WRITTEN PROBLEM
Each line from the start of the data below through the one containing "Vector = FreeCAD.Vector" must be reproduced exactly.

_ _ _

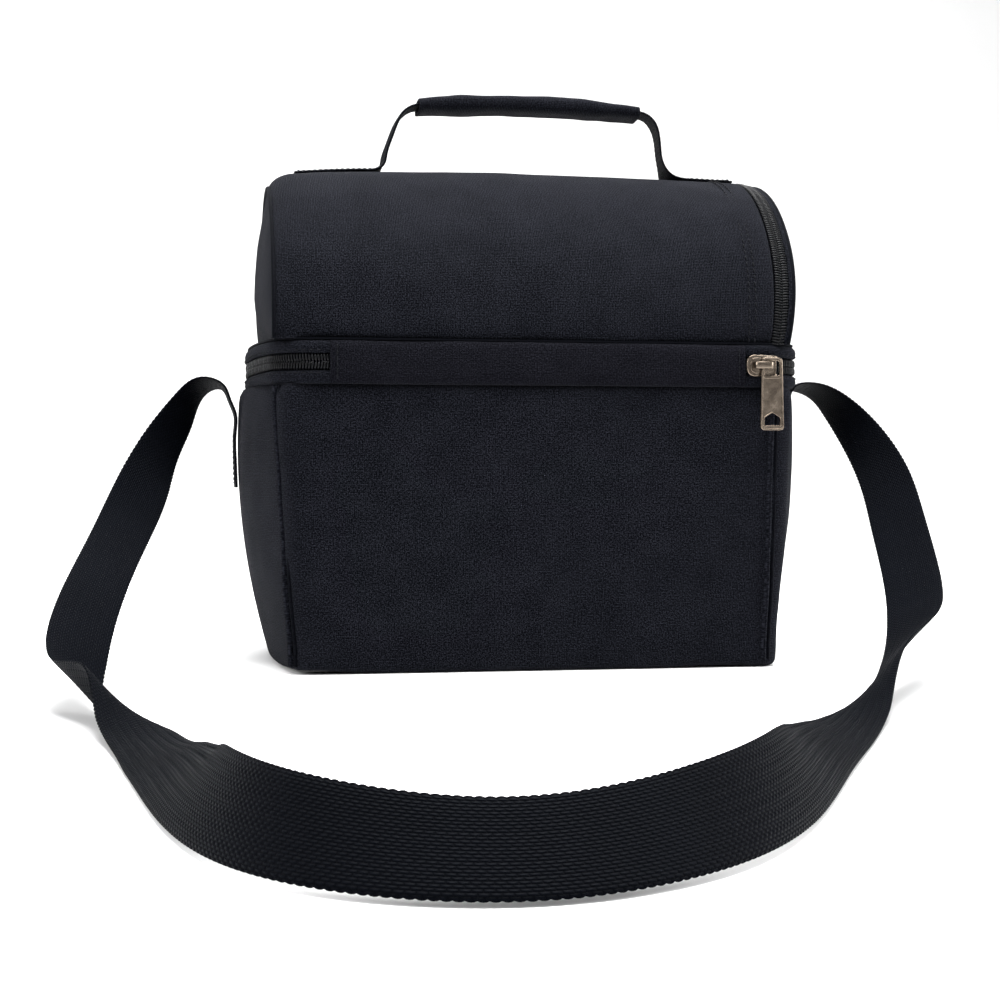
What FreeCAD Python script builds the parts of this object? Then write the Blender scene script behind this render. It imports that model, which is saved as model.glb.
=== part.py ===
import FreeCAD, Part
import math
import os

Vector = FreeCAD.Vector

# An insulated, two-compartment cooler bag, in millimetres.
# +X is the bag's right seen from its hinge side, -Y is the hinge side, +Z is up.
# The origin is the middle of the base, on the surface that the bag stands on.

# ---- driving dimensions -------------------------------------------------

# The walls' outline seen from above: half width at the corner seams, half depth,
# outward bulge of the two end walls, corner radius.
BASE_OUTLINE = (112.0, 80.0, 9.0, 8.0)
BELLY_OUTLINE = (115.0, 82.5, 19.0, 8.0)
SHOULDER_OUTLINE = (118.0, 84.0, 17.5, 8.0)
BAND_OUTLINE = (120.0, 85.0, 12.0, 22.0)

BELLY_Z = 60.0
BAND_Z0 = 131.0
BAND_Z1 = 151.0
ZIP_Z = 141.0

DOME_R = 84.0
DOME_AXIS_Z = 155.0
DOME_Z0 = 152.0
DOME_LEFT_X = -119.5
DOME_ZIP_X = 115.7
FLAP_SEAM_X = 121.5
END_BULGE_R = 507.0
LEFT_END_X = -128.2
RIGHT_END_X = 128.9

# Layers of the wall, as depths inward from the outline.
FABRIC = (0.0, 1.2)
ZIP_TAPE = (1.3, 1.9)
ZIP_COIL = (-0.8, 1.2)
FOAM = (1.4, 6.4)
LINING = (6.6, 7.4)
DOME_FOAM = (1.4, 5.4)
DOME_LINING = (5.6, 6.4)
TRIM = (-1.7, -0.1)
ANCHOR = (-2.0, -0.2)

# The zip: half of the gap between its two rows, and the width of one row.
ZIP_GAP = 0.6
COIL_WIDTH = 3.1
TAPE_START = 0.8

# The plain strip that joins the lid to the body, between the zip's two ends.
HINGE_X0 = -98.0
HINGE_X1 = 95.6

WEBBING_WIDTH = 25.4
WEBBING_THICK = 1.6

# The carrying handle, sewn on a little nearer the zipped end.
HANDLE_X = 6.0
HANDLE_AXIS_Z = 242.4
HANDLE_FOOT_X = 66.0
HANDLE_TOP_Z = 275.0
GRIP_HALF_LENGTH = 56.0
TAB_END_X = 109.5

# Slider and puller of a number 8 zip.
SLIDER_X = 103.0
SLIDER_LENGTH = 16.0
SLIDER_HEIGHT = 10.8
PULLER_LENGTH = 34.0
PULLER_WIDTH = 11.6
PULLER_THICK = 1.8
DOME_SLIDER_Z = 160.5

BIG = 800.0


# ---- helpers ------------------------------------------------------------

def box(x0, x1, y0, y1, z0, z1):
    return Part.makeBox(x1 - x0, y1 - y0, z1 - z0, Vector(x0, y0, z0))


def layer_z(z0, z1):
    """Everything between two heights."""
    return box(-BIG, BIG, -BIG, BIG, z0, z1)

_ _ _

SOLUTION FOR THIS TASK
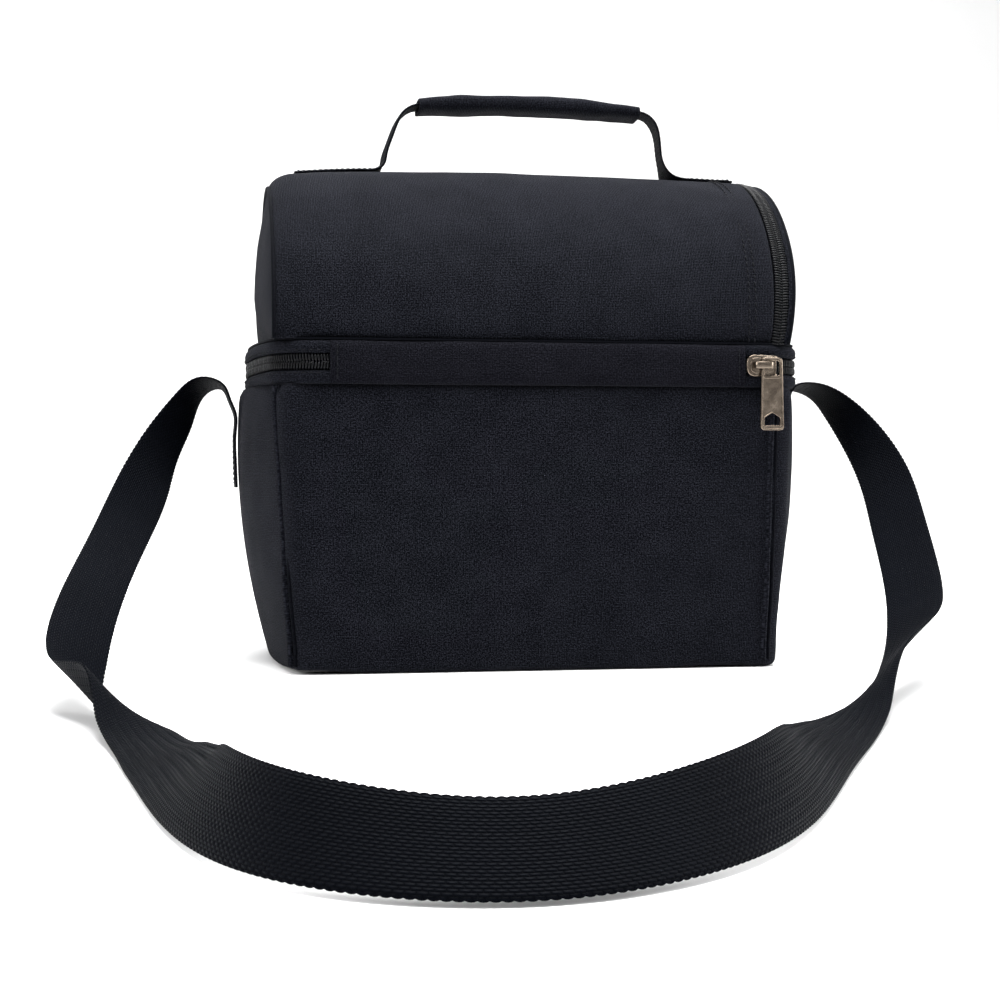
What FreeCAD Python script builds the parts of this object? Then write the Blender scene script behind this render. It imports that model, which is saved as model.glb.
=== part.py ===
import FreeCAD, Part
import math
import os

Vector = FreeCAD.Vector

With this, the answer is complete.